Why is this a problem? Because I am single. The moment I start dating again, every guy is going to have to outperform everything I know about you. In reality everyone is flawed - my future boyfriend/ partner is going to be flawed and I am going to be exposed to those flaws. You, on the other hand, get an airbrushed public facade and it's just not realistic. Unfortunately, it doesn't feel fake either, so I can't use that as a mark against you.

So the onus is upon you to develop a flaw. A minor one is just not good enough - I've a lot of experience in adapting to minor flaws. It has to be a *serious* flaw. You can have some time to think about it as I am intending to be single throughout 2013 - my only permissible date will be New Year's Eve.

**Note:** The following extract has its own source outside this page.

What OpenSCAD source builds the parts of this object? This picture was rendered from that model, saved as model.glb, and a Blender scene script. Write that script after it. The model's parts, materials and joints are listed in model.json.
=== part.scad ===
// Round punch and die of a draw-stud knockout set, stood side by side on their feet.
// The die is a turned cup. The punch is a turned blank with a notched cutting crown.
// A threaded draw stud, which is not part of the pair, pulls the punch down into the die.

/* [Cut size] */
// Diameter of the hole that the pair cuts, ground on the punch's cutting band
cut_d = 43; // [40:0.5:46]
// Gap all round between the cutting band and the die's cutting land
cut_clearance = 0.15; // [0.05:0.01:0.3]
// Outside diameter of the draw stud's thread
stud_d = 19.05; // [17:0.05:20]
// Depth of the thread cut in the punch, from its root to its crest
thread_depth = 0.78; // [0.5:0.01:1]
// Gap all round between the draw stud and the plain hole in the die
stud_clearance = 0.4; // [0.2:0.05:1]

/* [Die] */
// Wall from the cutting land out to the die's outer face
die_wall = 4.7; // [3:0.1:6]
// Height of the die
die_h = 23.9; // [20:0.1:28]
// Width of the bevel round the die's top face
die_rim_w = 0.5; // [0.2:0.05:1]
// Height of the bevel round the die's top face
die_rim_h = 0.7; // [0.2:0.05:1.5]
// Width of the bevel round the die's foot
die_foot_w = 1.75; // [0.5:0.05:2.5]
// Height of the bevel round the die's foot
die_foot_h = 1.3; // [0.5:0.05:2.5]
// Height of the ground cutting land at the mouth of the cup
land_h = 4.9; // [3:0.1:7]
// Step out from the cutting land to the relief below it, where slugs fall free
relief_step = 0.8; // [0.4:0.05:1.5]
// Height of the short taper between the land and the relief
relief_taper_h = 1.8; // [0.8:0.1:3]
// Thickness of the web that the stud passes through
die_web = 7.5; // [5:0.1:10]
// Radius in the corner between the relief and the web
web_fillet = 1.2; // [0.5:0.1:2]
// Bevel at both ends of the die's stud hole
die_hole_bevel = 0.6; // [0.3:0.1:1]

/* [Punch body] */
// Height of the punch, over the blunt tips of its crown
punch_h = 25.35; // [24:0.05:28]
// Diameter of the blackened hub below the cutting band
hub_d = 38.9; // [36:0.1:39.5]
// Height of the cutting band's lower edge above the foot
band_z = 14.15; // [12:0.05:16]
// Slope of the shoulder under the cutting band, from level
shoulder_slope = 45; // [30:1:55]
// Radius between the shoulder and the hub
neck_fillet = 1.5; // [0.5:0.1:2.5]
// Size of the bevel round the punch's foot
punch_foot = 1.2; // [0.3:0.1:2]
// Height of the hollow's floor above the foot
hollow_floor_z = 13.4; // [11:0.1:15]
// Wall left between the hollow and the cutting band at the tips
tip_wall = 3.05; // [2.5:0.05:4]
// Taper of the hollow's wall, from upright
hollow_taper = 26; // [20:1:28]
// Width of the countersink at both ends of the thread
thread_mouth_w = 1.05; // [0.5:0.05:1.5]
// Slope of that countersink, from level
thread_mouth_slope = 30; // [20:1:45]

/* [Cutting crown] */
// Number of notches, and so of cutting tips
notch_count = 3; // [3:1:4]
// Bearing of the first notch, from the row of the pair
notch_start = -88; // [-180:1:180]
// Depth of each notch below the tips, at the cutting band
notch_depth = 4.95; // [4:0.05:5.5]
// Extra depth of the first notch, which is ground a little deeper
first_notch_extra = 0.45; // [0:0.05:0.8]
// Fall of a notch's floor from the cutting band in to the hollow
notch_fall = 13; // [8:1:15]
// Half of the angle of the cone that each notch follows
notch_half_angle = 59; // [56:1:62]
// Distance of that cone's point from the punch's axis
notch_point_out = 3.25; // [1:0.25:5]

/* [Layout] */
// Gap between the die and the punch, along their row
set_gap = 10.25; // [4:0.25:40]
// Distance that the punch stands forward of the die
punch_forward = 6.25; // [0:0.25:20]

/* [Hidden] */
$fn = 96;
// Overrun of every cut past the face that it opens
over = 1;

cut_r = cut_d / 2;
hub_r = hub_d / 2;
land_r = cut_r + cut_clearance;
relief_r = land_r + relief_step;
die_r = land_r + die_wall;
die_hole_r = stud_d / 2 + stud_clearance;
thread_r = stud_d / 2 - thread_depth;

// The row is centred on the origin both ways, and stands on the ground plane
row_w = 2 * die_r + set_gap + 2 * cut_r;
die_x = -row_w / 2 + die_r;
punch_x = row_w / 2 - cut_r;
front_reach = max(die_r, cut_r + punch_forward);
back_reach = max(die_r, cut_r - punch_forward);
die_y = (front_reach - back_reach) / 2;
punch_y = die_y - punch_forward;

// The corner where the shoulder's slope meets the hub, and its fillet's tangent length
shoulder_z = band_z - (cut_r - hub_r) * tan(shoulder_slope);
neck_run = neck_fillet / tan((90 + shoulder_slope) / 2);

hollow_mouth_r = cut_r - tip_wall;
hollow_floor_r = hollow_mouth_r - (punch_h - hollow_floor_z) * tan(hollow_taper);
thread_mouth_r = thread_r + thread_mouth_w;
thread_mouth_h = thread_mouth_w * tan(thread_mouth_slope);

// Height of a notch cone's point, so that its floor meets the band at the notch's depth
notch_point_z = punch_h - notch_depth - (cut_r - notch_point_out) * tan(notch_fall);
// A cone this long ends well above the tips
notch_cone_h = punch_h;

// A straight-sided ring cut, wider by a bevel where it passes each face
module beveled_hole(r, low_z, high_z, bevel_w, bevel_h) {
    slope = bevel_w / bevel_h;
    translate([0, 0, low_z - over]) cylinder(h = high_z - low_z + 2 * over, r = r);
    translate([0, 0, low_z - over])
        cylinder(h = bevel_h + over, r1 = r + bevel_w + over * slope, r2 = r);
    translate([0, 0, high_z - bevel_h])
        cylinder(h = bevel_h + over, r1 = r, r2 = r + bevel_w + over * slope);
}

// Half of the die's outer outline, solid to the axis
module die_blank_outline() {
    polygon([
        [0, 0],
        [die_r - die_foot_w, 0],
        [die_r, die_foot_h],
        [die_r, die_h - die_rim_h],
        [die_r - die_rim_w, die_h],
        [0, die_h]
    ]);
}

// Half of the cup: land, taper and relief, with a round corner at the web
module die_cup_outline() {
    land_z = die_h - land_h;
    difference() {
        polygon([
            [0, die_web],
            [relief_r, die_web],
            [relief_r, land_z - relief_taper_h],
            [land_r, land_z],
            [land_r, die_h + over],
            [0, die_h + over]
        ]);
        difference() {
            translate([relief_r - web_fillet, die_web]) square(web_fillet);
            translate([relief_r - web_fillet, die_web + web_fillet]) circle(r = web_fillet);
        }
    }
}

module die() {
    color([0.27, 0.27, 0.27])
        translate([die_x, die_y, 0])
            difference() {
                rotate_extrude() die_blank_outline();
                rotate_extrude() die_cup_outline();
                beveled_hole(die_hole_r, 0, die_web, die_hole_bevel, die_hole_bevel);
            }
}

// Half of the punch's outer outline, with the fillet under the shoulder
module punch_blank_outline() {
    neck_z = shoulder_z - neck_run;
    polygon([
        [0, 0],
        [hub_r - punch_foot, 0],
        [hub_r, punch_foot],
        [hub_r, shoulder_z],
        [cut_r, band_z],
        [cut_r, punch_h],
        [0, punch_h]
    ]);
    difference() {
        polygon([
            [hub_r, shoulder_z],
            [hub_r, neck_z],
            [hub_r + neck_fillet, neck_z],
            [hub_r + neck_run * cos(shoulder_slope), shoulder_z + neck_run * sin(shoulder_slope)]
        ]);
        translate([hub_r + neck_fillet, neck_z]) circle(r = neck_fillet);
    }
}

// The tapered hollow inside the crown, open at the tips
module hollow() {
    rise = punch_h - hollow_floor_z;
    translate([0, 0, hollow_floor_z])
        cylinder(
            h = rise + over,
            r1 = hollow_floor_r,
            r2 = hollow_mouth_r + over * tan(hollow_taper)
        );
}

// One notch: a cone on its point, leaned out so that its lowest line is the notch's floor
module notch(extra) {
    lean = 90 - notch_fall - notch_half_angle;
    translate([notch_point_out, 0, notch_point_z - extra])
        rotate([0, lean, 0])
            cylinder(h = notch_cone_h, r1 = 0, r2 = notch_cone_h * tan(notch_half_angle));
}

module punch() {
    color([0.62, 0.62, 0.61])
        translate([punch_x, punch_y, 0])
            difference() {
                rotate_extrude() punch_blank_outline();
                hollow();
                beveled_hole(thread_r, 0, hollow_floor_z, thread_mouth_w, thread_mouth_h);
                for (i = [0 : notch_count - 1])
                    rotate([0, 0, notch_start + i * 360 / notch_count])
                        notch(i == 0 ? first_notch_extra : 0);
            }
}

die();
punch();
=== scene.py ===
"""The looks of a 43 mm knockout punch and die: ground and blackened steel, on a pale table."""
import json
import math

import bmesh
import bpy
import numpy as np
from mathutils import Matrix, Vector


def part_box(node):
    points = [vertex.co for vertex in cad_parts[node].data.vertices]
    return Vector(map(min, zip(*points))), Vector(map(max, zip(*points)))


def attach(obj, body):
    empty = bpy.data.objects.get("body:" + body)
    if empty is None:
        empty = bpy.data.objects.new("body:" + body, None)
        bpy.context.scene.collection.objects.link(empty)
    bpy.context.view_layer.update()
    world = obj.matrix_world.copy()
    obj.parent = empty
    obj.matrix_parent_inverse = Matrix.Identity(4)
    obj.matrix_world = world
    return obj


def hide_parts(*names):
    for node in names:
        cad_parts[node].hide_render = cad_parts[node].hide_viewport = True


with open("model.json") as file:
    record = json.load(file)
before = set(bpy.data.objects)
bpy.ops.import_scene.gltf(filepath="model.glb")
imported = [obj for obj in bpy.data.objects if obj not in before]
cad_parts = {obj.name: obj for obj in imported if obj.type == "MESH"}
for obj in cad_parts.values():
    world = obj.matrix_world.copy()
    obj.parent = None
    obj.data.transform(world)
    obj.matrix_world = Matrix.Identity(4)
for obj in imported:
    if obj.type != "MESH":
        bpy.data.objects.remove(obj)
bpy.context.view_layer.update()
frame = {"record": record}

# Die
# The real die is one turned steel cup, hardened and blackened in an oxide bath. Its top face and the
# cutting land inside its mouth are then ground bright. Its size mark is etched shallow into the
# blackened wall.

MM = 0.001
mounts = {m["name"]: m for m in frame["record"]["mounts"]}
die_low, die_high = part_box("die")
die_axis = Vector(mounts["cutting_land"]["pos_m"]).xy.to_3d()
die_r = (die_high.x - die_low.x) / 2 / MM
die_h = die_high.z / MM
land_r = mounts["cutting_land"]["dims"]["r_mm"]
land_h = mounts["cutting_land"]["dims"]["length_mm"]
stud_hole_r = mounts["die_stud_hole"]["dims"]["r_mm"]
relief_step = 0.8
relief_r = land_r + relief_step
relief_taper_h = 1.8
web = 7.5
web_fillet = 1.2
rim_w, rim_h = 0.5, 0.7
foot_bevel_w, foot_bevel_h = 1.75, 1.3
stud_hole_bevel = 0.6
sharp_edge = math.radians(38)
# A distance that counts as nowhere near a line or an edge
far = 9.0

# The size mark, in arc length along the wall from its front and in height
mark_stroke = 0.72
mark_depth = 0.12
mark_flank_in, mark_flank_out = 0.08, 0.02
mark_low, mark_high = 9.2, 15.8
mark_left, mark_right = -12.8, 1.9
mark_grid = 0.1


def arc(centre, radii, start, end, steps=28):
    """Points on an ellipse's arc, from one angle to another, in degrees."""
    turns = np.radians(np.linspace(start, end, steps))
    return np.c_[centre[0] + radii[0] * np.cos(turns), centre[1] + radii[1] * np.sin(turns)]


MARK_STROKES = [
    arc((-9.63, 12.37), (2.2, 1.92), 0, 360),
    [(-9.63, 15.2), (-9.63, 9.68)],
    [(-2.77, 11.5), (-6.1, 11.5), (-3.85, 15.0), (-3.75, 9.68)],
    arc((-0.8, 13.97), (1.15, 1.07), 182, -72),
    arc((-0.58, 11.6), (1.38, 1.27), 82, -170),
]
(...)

So you have several months to come up with something, anything, that I can use as a talisman against everything I like about you.6

I anticipate the introduction of a less appealing Josh Groban with bated breath and in the meantime style myself as sincerely, albeit reluctantly, yours

1I have no wish to incite puppy murder; I'm just saying if you already do it feel free to open up.
2The other was either the 6th or 7th book in Steven Erikson's Gardens of the Moon series. Well written, but harrowing. I don't count the Algebraist by Ian M Banks, as technically that book was solely my husband's
3I just want to be serious for long enough to say - I separated from my husband in June, so I had a few month's distance before hearing Happy in My Heartache. If you'd released it any sooner I'm not sure I could have listened to it without falling to pieces. It's beautiful and so incredibly real - you have a lot of courage to perform that. Which is sadly not a flaw.
4No Buzzcocks episodes made the cut, as far as I can tell. I appreciate you have time constraints, but I admit I was a little disappointed.
5They live in Merseyside, I'm in Gloucestershire, so they've arranged for my birthday present to be a visit up north including attending the Manchester concert together. You might want some extra security.